La mission Mokarran est quant à elle menée trois fois par an, pour une durée moyenne de deux à trois semaines. Des gendarmes maritimes provenant de métropole pour constituer un pool police judiciaire, sont alors déployés afin de renforcer les unités de gendarmerie maritime locales, dans le traitement des équipages des navires se livrant à des opérations de pêche INN et déroutés par des commandos marine agissant depuis les Patrouilleurs Antilles Guyane (PAG). Ils participent alors au traitement judiciaire des capitaines et des équipages des navires contrevenants.

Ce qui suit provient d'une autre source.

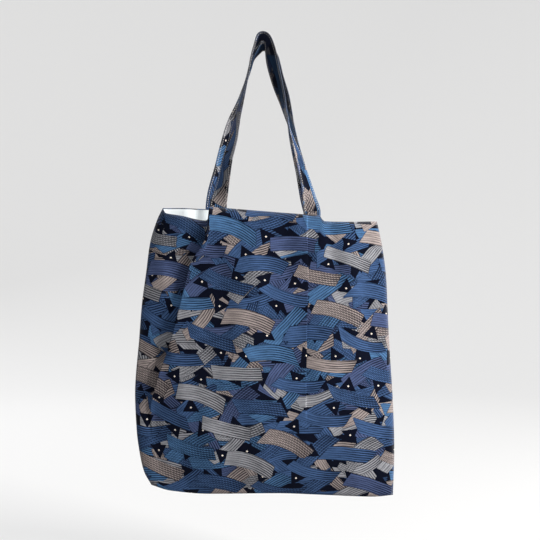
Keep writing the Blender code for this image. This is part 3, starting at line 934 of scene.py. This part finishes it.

« Les tapouilles que nous ciblons pêchent depuis des jours dans les eaux guyanaises, explique le commandant en second de La Charente. Elles ont donc plusieurs tonnes de poissons à leur bord, ce qui représente un coût important. Ils ne veulent pas perdre la marchandise et vont donc au contact afin de nous dissuader de les contrôler. Ils nous lancent des bouteilles de gaz, des planches cloutées. Les groupes d’assaut constitués dans le cadre des opérations Mako et Mokarran permettent de saturer l’adversaire. Les navires dont les équipages ont fait preuve de violence sont systématiquement détruits, ce qui tend à favoriser la diminution des actes de rébellion à notre encontre. »

Ces deux opérations peuvent bénéficier du concours de la Section de recherches (S.R.) de Cayenne, qui est alors chargé de fournir du renseignement criminel.

En 2023, les actions menées par les différents acteurs engagés dans le cadre de la lutte contre la pêche INN ont conduit à la destruction de douze navires.

Ces opérations menées en mer sont complétées par d’autres conduites à terre, notamment par le Poste des affaires maritimes (PAM) de Cayenne.